Ruskin Bond on litfests and authors preferring solitude to spotlight
[Source photo: Chetan Jha/Press Insider]

At one event a fond mother brought her little boy to me and said, 

‘My son reads your book in school.’

‘That’s nice,’ I said, flattered. ‘And what’s the name of the book?’

Tom Sawyer,’ he said smartly.

I signed Mark Twain in his autograph album.

Another child, a girl of eight or nine, threw a tantrum because she couldn’t get Shakespeare’s autograph. 

‘Shakespeare couldn’t come today,’ said Sunil Arora of Cambridge Book Depot. 

‘But you can have Mr Bond’s autograph.’

‘I don’t want his silly autograph,’ she said. ‘I want Shakespeare’s!’ And she strode off in disgust. 

I’m not sure if these lit fests really did anything for authors or publishers or booksellers. There were some second or third rung writers who turned up at all of them, hoping perhaps to go up another rung or two—and finding the next rung missing! Writing as a profession is a game of Snakes and Ladders. 

Certainly, I did no work during these trips. Plenty of readings and interactive sessions, but no time for writing. There were cocktail parties too, all part of the festivities. For many they were the main attraction. 

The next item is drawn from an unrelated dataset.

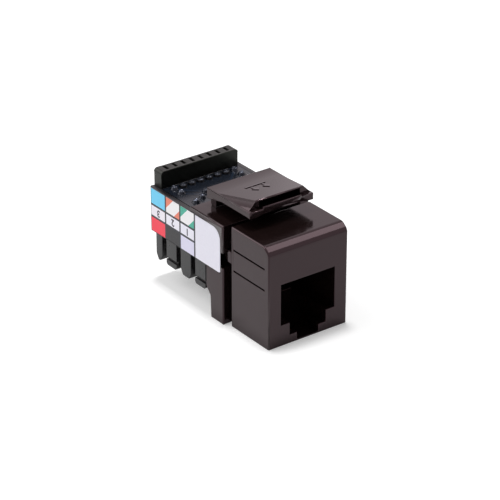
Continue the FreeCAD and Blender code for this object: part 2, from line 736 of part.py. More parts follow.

When I look back at the writers of the last century it’s hard to think of any who were more popular than Agatha Christie, the mystery writer, and P. G. Wodehouse, the humourist. They outsold most others by the millions—and still do. But they weren’t party people, they avoided personal publicity, and seldom appeared at public events. On a rare occasion when Wodehouse attended a literary dinner the lady sitting next to him said, ‘I’m so glad you came. I’ve always wanted to meet Edgar Wallace.’ Wodehouse was at his happiest in the company of his wife and dachshunds. Somerset Maugham had a horror of literary get-togethers. Compton Mackenzie fled to his small island in the Hebrides (and he had another in the Channel) to get away from the literary crowd. 

The greatest of writers often worked in solitude or isolation, either from choice or because there was no choice: Dostoevsky from a prison cell; Thoreau from the wilderness of Walden; Steveman from a remote island in the Pacific; Victor Hugo from his exile on the island of Guernsey (where I saw his study and desk, still carefully preserved); Emily Brontë and her sisters from a lonely parsonage on the Yorkshire moors; William Blake from a humble country cottage. Conrad wrote his first novel, Almayer’s Folly, while he was still at sea, captain of a tramp steamer. Kipling did not write his Jungle Books in India; he wrote them in the solitude of a hamlet in Vermont, USA. John Clare wrote some of his loveliest poems from a mental asylum. 

There is a time for all things, even the writing of poetry, and it will happen when it must.